Specifically, some of the main differences in the rules are no defensive three seconds in FIBA and players are allowed to hit the ball off the rim once it touches it in FIBA rules. Other differences include four 10 minute quarters in FIBA instead of 12 minute quarters in the NBA, the 3-point line is shorter by about 1.5 feet at its furthest point in FIBA, the court is smaller as well (91’ 10” x 49’2.5 for FIBA and 94×50 for NBA) and only five fouls are allowed compared to six in the NBA. 

Back in 2018, the NBA adopted a new shot clock reset rule after FIBA started using it in 2014-15. With this rule, instead of the shot clock always being reset to 24 seconds, if a team regains possession after the ball hits the rim, the clock goes to 14 seconds.

Phoenix Suns superstar Kevin Durant, who has been among the top NBA players year in and year out since he came in the league 2007 and is Team USA’s all-time leading scorer and now in his fifth international tournament with them in Paris, weighed in on this subject on X Monday, one day after he scored a team-high 23 points and made his first eight shots in the U.S.’s first game of the 2024 Olympics.

Durant asked Tyler Relph, a basketball trainer, what changes he wanted to see in the NBA after Relph posted the NBA needs to adopt FIFA rules.

Relph replied saying that defensive three seconds could be eliminated to create more movement and less iso situations. Durant did not agree with this comment, answering back with “If u want to eliminate defensive 3 seconds then the games will be slower.”

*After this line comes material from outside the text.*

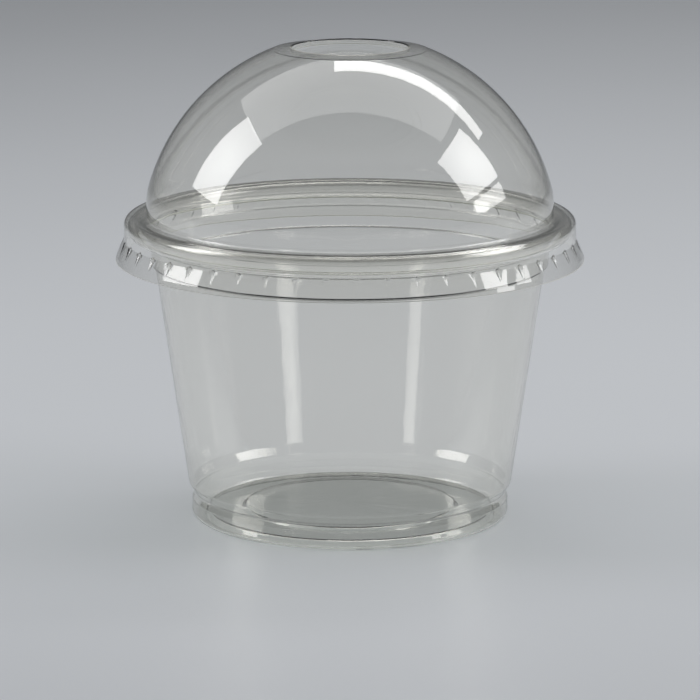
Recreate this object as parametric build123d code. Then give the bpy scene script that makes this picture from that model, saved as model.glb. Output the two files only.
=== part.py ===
from build123d import *
import math
import os

# A clear thermoformed dessert cup and its press-on dome lid, each formed from one sheet of plastic.
# Millimetres, Z up, origin on the table under the centre of the foot. The lid takes its sizes from
# the cup's rim. Unless a value says otherwise, a radius is that of the sheet's outer face.

# Cup: base and foot
cup_wall = 0.35
foot_radius = 34.05
foot_height = 4.0
foot_corner = 1.4
foot_ring_width = 2.9
base_recess = 1.2
panel_radius = 23.1
panel_rise = 0.7

# Cup: waist just above the foot
waist_height = 5.4
waist_depth = 0.5
heel_rise = 2.0
heel_width = 1.2

# Cup: two small steps in the neck, measured down and in from the rim
ledge_drop = 10.0
ledge_width = 0.7
bead_drop = 5.3
bead_width = 0.5
neck_lean = 0.8
neck_draft = 2.0

# Cup: rolled rim
cup_height = 64.8
rim_radius = 47.4
rim_roll = 1.95
rim_turn = 290.0

# Lid: how it sits on the rim
lid_wall = 0.30
seat_gap = 0.10
side_gap = 0.55
dome_inset = 0.10

# Lid: dome, crown and hole
dome_drop = 5.9
dome_neck_height = 4.8
dome_neck_round = 12.0
hole_radius = 12.35
hole_lip = 1.1
crown_width = 4.15
crown_rise = 0.6

# Lid: shoulder, collar and skirt
shoulder_round = 1.7
collar_height = 4.7
skirt_height = 3.4
skirt_flare = 1.5
lip_height = 0.9
lip_flare = 0.3

# Lid: snap dents under the collar
dent_count = 48
dent_phase = 1.7
dent_width = 1.9
dent_height = 1.8
dent_drop = 0.1
dent_rim_gap = 0.20

# Rounds where the sheet bends
soft_round = 0.8
step_round = 0.4
sharp_round = 0.3

# How the lid sits: the underside of its ring lies just over the top of the rolled rim
ring_top = cup_height + seat_gap + lid_wall
collar_radius = rim_radius + side_gap + lid_wall
collar_bottom = ring_top - collar_height
skirt_radius = collar_radius + skirt_flare
skirt_bottom = collar_bottom - skirt_height


def turned_sheet(line, wall, side):
    """One formed sheet: its outer line thickened by wall to one side, then turned once round Z."""
    section = make_face(offset(line, amount=wall, side=side))
    return revolve(Plane.XZ * section, Axis.Z)


def make_cup():
    """Raised panel, foot ring, waist, conical wall, two small steps in the neck and a rolled rim."""
    ring_radius = foot_radius - foot_ring_width
    waist_radius = foot_radius - waist_depth
    roll_radius = rim_roll - cup_wall
    roll_centre = (rim_radius - rim_roll, cup_height - rim_roll)
    neck_radius = roll_centre[0] - roll_radius
    bead_top_radius = neck_radius - neck_lean
    bead_radius = bead_top_radius - bead_width
    bead_height = cup_height - bead_drop
    step_height = cup_height - ledge_drop + ledge_width / 2
    step_radius = bead_radius - (bead_height - step_height) * math.tan(math.radians(neck_draft))
    wall_line = FilletPolyline(
        (0, base_recess + panel_rise),
        (panel_radius - panel_rise, base_recess + panel_rise),
        (panel_radius, base_recess),
        (ring_radius - base_recess / 2, base_recess),
        (ring_radius, 0),
        (foot_radius, 0),
        (foot_radius, foot_height),
        (waist_radius, waist_height),
        (waist_radius + heel_width, waist_height + heel_rise),
        (step_radius - ledge_width, cup_height - ledge_drop),
        (step_radius, step_height),
        (bead_radius, bead_height),
        (bead_top_radius, bead_height + bead_width),
        (neck_radius, roll_centre[1] - step_round),
        (neck_radius, roll_centre[1]),
        radius=[
            sharp_round,
            sharp_round,
            step_round,
            step_round,
            foot_corner,
            soft_round,
            soft_round,
            heel_rise,
            step_round,
            step_round,
            step_round,
            step_round,
            step_round / 2,
        ],
    )
    roll = CenterArc(roll_centre, roll_radius, 180, -rim_turn)
    return turned_sheet(Wire(wall_line.edges() + roll.edges()), cup_wall, Side.LEFT)


def dome_line(neck_radius, crease_radius):
    """The dome's outer line: a sphere from the crease down, rounded into the upright neck below it.
    The round touches the sphere and the neck from inside both. Gives the arcs and two heights."""
    centre = ring_top - dome_drop
    radius = math.hypot(neck_radius, dome_neck_height + dome_drop)
    inner = neck_radius - dome_neck_round
    rise = math.sqrt((radius - dome_neck_round) ** 2 - inner**2)
    join = math.degrees(math.atan2(rise, inner))
    crease = math.degrees(math.acos(crease_radius / radius))
    sphere = CenterArc((0, centre), radius, crease, join - crease)
    neck_round = CenterArc((inner, centre + rise), dome_neck_round, join, -join)
    crease_height = centre + math.sqrt(radius**2 - crease_radius**2)
    return sphere.edges() + neck_round.edges(), crease_height, centre + rise


def make_lid_shell():
    """Hole lip, nearly flat crown, dome, neck, ring over the rim, collar, flared skirt and lip."""
    neck_radius = rim_radius - 2 * rim_roll - dome_inset
    crease_radius = hole_radius + crown_width
    dome, crease_height, neck_top = dome_line(neck_radius, crease_radius)
    crown_top = crease_height + crown_rise
    crown = FilletPolyline(
        (hole_radius, crown_top - hole_lip),
        (hole_radius, crown_top),
        (crease_radius, crease_height),
        radius=sharp_round,
    )
    rim_cover = FilletPolyline(
        (neck_radius, neck_top),
        (neck_radius, ring_top),
        (collar_radius, ring_top),
        (collar_radius, collar_bottom),
        (skirt_radius, skirt_bottom),
        (skirt_radius + lip_flare, skirt_bottom - lip_height),
        radius=[step_round, shoulder_round, step_round, step_round],
    )
    return turned_sheet(Wire(crown.edges() + dome + rim_cover.edges()), lid_wall, Side.RIGHT)


def wedge_faces(point_radius, top, depth, drop, half_width):
    """A four-cornered wedge on the X axis: a point towards Z, a flat top, and a back that far out."""
    back = point_radius + depth
    point = (point_radius, 0, top)
    left = (back, -half_width, top)
    right = (back, half_width, top)
    tip = (back, 0, top - drop)
    corners = [(point, left, right), (point, left, tip), (point, right, tip), (left, right, tip)]
    return [Face(Wire.make_polygon(three, close=True)) for three in corners]


def make_dent():
    """One snap dent: the lump it makes inside the skirt, and the hollow that shows outside."""
    top = collar_bottom - dent_drop
    flare = skirt_flare / skirt_height
    point_radius = rim_radius + dent_rim_gap + lid_wall
    top_depth = collar_radius + dent_drop * flare - point_radius
    tip_depth = top_depth + dent_height * flare
    depth = tip_depth + lid_wall
    drop = dent_height * depth / tip_depth
    half_width = dent_width / 2 * depth / top_depth
    hollow = Solid(Shell(wedge_faces(point_radius, top, depth, drop, half_width)))
    backing = wedge_faces(point_radius - lid_wall, top, depth, drop, half_width)
    middle = lid_wall / 2
    inside = Polyline(
        (point_radius - 2 * lid_wall, top + lid_wall),
        (collar_radius - middle, top + lid_wall),
        (collar_radius - middle, collar_bottom),
        (skirt_radius - middle, skirt_bottom),
        (point_radius - 2 * lid_wall, skirt_bottom),
        close=True,
    )
    room = revolve(Plane.XZ * make_face(inside), Axis.Z)
    lump = Solid(Shell(backing)) + extrude(backing[0], amount=lid_wall, dir=(0, 0, 1))
    return lump & room, hollow


def make_lid():
    """The turned shell with its ring of dents, each pushed in from outside with the wall behind it."""
    lump, hollow = make_dent()
    turns = [dent_phase - 90 + i * 360 / dent_count for i in range(dent_count)]
    lumps = [lump.rotate(Axis.Z, turn) for turn in turns]
    hollows = [hollow.rotate(Axis.Z, turn) for turn in turns]
    return make_lid_shell() + lumps - hollows


os.makedirs("parts", exist_ok=True)
export_step(make_cup().solid(), "parts/cup.step")
export_step(make_lid().solid(), "parts/lid.step")
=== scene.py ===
import math

import bpy
import numpy as np
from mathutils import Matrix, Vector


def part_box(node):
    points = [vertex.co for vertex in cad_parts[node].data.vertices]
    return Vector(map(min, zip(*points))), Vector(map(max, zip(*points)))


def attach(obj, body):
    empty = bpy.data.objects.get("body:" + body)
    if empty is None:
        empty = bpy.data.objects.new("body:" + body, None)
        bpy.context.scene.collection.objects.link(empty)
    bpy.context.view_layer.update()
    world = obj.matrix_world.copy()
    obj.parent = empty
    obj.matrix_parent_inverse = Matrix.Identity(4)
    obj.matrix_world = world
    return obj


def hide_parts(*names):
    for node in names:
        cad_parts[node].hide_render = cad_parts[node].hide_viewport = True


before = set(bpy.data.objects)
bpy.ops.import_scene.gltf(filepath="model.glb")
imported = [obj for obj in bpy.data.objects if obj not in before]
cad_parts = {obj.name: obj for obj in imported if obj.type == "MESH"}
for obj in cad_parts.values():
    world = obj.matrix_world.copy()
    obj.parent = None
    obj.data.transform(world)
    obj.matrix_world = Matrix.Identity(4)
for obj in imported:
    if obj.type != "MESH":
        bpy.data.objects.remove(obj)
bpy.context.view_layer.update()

# Sizes in metres, as the cup and its lid are formed. The rim's place comes from the frame.
MM = 0.001
FULL_TURN = 2 * math.pi
CUP_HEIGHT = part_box("cup")[1].z
RIM_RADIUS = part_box("cup")[1].x

CUP_WALL = 0.35 * MM
FOOT_RADIUS = 34.05 * MM
FOOT_HEIGHT = 4.0 * MM
FOOT_CORNER = 1.4 * MM
FOOT_RING_WIDTH = 2.9 * MM
BASE_RECESS = 1.2 * MM
PANEL_RADIUS = 23.1 * MM
PANEL_RISE = 0.7 * MM
WAIST_HEIGHT = 5.4 * MM
WAIST_DEPTH = 0.5 * MM
HEEL_RISE = 2.0 * MM
HEEL_WIDTH = 1.2 * MM
LEDGE_DROP = 10.0 * MM
LEDGE_WIDTH = 0.7 * MM
BEAD_DROP = 5.3 * MM
BEAD_WIDTH = 0.5 * MM
NECK_LEAN = 0.8 * MM
NECK_DRAFT = math.radians(2.0)
RIM_ROLL = 1.95 * MM
RIM_TURN = math.radians(290.0)

LID_WALL = 0.30 * MM
SEAT_GAP = 0.10 * MM
SIDE_GAP = 0.55 * MM
DOME_INSET = 0.10 * MM
DOME_DROP = 5.9 * MM
DOME_NECK_HEIGHT = 4.8 * MM
DOME_NECK_ROUND = 12.0 * MM
HOLE_RADIUS = 12.35 * MM
HOLE_LIP = 1.1 * MM
CROWN_WIDTH = 4.15 * MM
CROWN_RISE = 0.6 * MM
SHOULDER_ROUND = 1.7 * MM
COLLAR_HEIGHT = 4.7 * MM
SKIRT_HEIGHT = 3.4 * MM
SKIRT_FLARE = 1.5 * MM
LIP_HEIGHT = 0.9 * MM
LIP_FLARE = 0.3 * MM

DENT_COUNT = 48
DENT_PHASE = math.radians(1.7 - 90)
DENT_WIDTH = 1.5 * MM
DENT_HEIGHT = 2.4 * MM
DENT_DEPTH = 0.36 * MM
DENT_DROP = 0.1 * MM
DENT_EASE = 0.30 * MM

SOFT_ROUND = 0.8 * MM
STEP_ROUND = 0.4 * MM
SHARP_ROUND = 0.3 * MM

RING_TOP = CUP_HEIGHT + SEAT_GAP + LID_WALL
COLLAR_RADIUS = RIM_RADIUS + SIDE_GAP + LID_WALL
COLLAR_BOTTOM = RING_TOP - COLLAR_HEIGHT
SKIRT_RADIUS = COLLAR_RADIUS + SKIRT_FLARE
SKIRT_BOTTOM = COLLAR_BOTTOM - SKIRT_HEIGHT
DENT_TOP = COLLAR_BOTTOM - DENT_DROP

# How far each sheet lies off its true form, how its ripples run, and the least share of its full
# depth that a dent has.
CUP_RIPPLE = 0.010 * MM
LID_RIPPLE = 0.006 * MM
RIPPLE_TRIES = 18
FEWEST_LOBES = 2
CUP_MOST_LOBES = 25
LID_MOST_LOBES = 17
RIPPLE_SLANT = 0.12
RIPPLE_REACH = 15 * MM
STIFF_BEND = 60
SHALLOWEST_DENT = 0.85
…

Durant added later: “The beauty of basketball is not callin all them sets but playing off instincts and lettin the talent dictate the game..gettin out in transition, driving and kicking, playing random basketball. U want a trick play every possession like it’s football. That’s not why our game is beautiful.”

Durant then went on to explain what he went by playing random basketball, something new Suns coach Mike Budenholzer likes to say as well.

In the case of the presumption being there’s less flopping under FIBA rules, Durant shared his firsthand experience.

“I been playing fiba for 15 years and I’ve seen some of the nastiest flops you’ll ever see lol baiting the refs to make a call is a universal thing, not just a nba thing,” Durant said. “Yall hate the way Americans play ball, just say that.”

Whatever set of rules Durant has played under, they never seem to throw him off his game. However, there are sometimes tough adjustments for players coming from overseas into the NBA or NBA players playing in international tournaments such as the Olympics.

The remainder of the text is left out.